1

In Streaming have set these parameters as below spark.worker.cleanup.enabled true spark.worker.cleanup.interval 60 spark.worker.cleanup.appDataTtl 90

This clears out already killed spark batch/streaming jobs data in work/app-2016*/(1,2,3,4,5,6,...) folders. But on running Spark Streaming job the history data in the current app-* is not deleted. Since we are using Kafka-Spark connector jar,for every micro batch it copies this jar with app jar and stderr,stdout results on each folders(work/app-2016*/(1,2,3,4,5,6,...) . This itself is eating up lot of memory as Kafka-Spark connector is an uber jar and is around 15 MB and in a day it coming to 100 GB .

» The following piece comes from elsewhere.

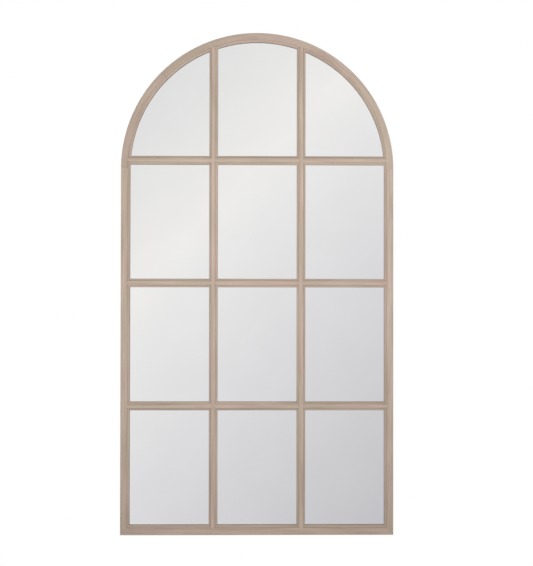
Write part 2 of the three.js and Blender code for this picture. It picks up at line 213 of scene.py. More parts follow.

Is there a way to delete data from current running Spark Streaming job or we should do some scripting for that...?

Santosh B
  • 51
  • 2
  • *Since we are using Kafka-Spark connector jar, for every micro batch it copies this jar with app jar and stderr,stdout results on each folders* That makes no sense. The JAR should only be copied once at the beginning of job submittion, not for every micro-batch. Perhaps you're seeing log files blow up? – Yuval Itzchakov Mar 23 '16 at 19:43
  • Nope its adding Kafka-Spark jar in each directory of each microbatch and we are using PySpark. – Santosh B Mar 24 '16 at 10:09

0 Answers0